Your weekly economic update from the team at FXD Capital

News

After over 15 months, the UK furlough scheme is starting to take a bow. As of yesterday, government contributions reduce from 80% to 70%, in a staggered approach that will run off by the end of September. In January at its peak, 5.1m workers were furloughed, and the scheme is estimated to have cost the Treasury £66bn in total. With 2.4m workers still in such purgatory, the economy is by no means out of the woods, hence the staggered approach to concluding its life.

The end of furlough will be another significant test to the economy and possibly the next big area of focus after recent inflation obsessions. Aside from the scheme’s cost, there are myriad “known unknowns” that we will have to see how they play out over the coming months.

The first is how much unemployment spikes as the scheme winds down, and employers are obliged to take on more financial encumbrance. The scheme was like being granted a free option from an owner’s perspective: maintain a workforce in suspended animation, ready to ramp up again instantaneously for minimal financial cost. Once the rug is pulled, such benevolence may dissipate, and redundancies will spike up.

There’s also the question of the type of people on furlough: with hospitality sectors essentially opening up again, only small pockets (e.g., cruise ships, nightclubs and stadiums) remain with a substantial impairment to business as usual. It all begs the question as to whether a significant pivot of the workforce has been occurring, whereby bosses have been calling back more “able” workers first. This may pose specific demographic or location-specific issues when the scheme ends, as there will be a focused shock in certain parts of the populace. Unlike, say, a traditional economic shock, where the music stops for everyone simultaneously.

More broadly, the furlough scheme will bring a range of psychological impacts that will implicate business over the next generation. The removal of jeopardy that furlough gave may encourage ambitious expansion plans to entrepreneurs but, conversely, may promote a nanny state mentality from bosses who clamber for its resumption during any times of economic shock. For both owners and workers, the jeopardy of economic retribution acts as a leveller, encouraging performance and financial responsibility. Take that away, and what kind of behaviour emerges?

For furloughed workers, the period will have been an incredibly stressful time. Like a substitute ready on the touchline, tracksuit off, warmed up, constantly waiting for an unknown electronic scoreboard to call them to the fore. Where the government missed a trick during furlough is training – all those who have been temporarily laid off have been mainly left to their initiative to level up during the interval. For some going back to work, so long as their industry has not been structurally impaired, life may get back to normal. But for those in industries with new paradigms, or if they are later on in their career, the work environment has shifted seismically, and they have been ill-prepared.

UK

Bank of England governor Andrew Bailey was relaxed on Thursday in comments on inflation, claiming that the central bank is not “whistling in the wind”. In his annual Mansion House speech, he acknowledged that the BoE might have underestimated the speed of recent rebounds but then resorted to the narrative other central bankers are following in that the changes are transitory and global in nature.

US

Growth in US manufacturing slowed to its lowest level since January; the ISM’s sector index tracker for June fell to 60.6 from 61.2 in May.
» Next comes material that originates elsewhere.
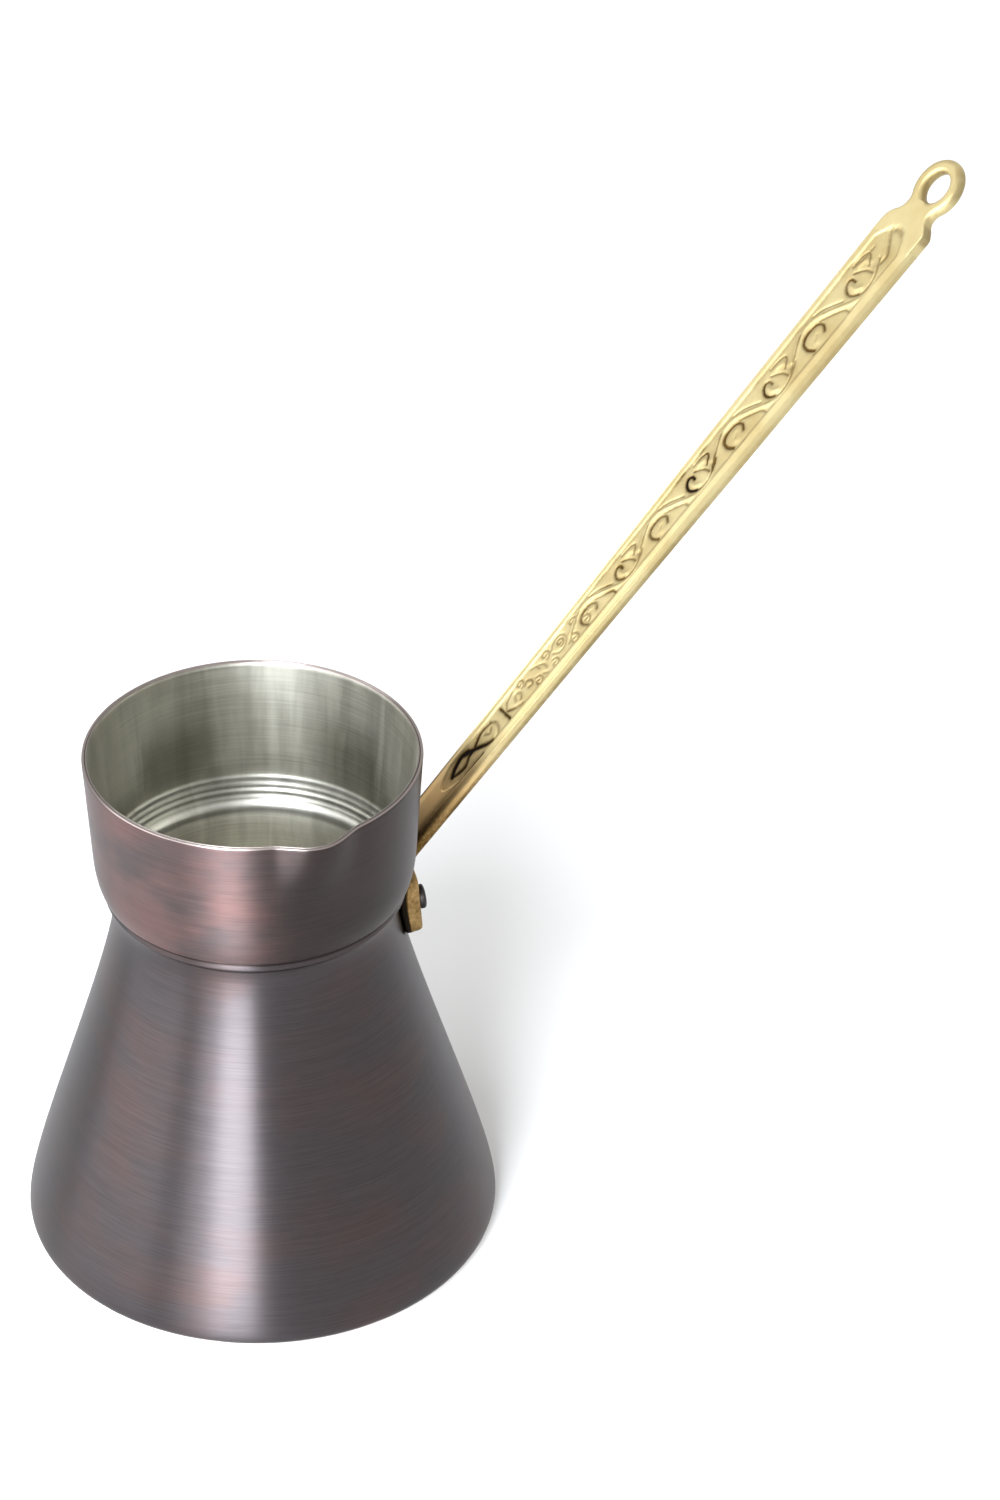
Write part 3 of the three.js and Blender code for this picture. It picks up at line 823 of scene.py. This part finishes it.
def makeRivet(side):
    front = foot["curve"] + foot["thick"]
    turn = math.asin(rivet["spread"] / front)
    tilt = Matrix.Rotation(-lean, 3, "Y")
    face = tilt @ Vector((front * math.cos(turn) - foot["curve"], side * rivet["spread"], -rivet["below"]))
    face += Vector((foot["inner"], 0, footTop))
    axis = tilt @ Vector((math.cos(turn), side * math.sin(turn), 0))
    head, inner, shank, gap, grip = (rivet[key] for key in ("head", "inner", "shank", "gap", "grip"))
    top = gap + rivet["height"]
    section = [(share * head, top - drop) for share, drop in rivet["dome"]]
    section += [(head + out, gap + up) for out, up in rivet["rim"]]
    section += [(shank, section[-1][1]), (shank, -grip)]
    section += [(share * inner, -grip - drop) for share, drop in rivet["innerDome"]]
    bm = bmesh.new()
    spinRound(bm, addChain(bm, [Vector((r, 0, z)) * mm for r, z in section]), rivet["steps"])
    for v in bm.verts:
        aside = Vector((v.co.x, v.co.y, 0))
        if aside.length > 1e-6:
            dent = noise.noise(v.co * rivet["dentScale"] + Vector((side * 7, 3, 1))) * rivet["dent"] * mm
            v.co += aside.normalized() * dent
    turned = Vector((0, 0, 1)).rotation_difference(axis).to_matrix().to_4x4()
    bmesh.ops.transform(bm, matrix=Matrix.Translation(face * mm) @ turned, verts=bm.verts)
    return bm


rivets = []
for side, name, node in ((-1, "rivetSpoutSide", "rivet_spout_side"), (1, "rivetFarSide", "rivet_far_side")):
    piece = finishPiece(name, makeRivet(side), node, rivet["smoothAngle"])
    rivets.append(piece)
print("rivets set")

# Materials

crossGrain = 0.25  # a quarter turn, so that gloss spreads across the turned lines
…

Factories are struggling with bottlenecks caused by increased demand, scarce inputs, rising prices and worker shortages. Despite activity slowing, costs are rising at the fastest levels since the 1970s, with the corresponding price index creeping up to 92.1 from 88.

The US is running hot everywhere right now, both figuratively and literally, with the west coast heatwave: House prices in April grew at their fastest pace for over 30 years. Several secondary cities (e.g., Phoenix) in the “move out for the space” bracket lead the way on house price appreciation.

Ahead of non-farm payrolls today, stock markets have been rising ahead of an expected 700,000 new jobs added in June, up from 559,000 in May.

EU

While not exclusively Europe-related, OECD negotiations in Paris resulted in an agreement to harmonise corporation taxes for multinational companies at a floor of 15%. It will be interesting to see how it plays out and whether non-OECD countries ramp up opportunistic overtures to conglomerates, or whether the reputational risks have become too great for overly aggressive tax domiciliation planning.

All the best for the week ahead

Alex

 

Our weekly column is written by Alex Graham, Economic Advisor to FXD Capital. Originally a bank treasurer, Alex’s weekly roundup intends to provide a conversational, top-down view of what is going on in world macroeconomics and how it impacts business on the ground level.